● **MATERIAL PROVIDED**:
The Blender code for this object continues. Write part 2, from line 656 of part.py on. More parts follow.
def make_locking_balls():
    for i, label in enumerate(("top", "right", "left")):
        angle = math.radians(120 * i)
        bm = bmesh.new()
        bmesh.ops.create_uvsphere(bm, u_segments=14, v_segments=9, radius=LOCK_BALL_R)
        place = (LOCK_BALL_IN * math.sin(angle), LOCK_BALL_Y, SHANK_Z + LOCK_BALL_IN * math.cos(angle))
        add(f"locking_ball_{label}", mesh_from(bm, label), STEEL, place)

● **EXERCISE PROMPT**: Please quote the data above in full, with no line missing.

● **RESULT**:
The Blender code for this object continues. Write part 2, from line 656 of part.py on. More parts follow.
def make_locking_balls():
    for i, label in enumerate(("top", "right", "left")):
        angle = math.radians(120 * i)
        bm = bmesh.new()
        bmesh.ops.create_uvsphere(bm, u_segments=14, v_segments=9, radius=LOCK_BALL_R)
        place = (LOCK_BALL_IN * math.sin(angle), LOCK_BALL_Y, SHANK_Z + LOCK_BALL_IN * math.cos(angle))
        add(f"locking_ball_{label}", mesh_from(bm, label), STEEL, place)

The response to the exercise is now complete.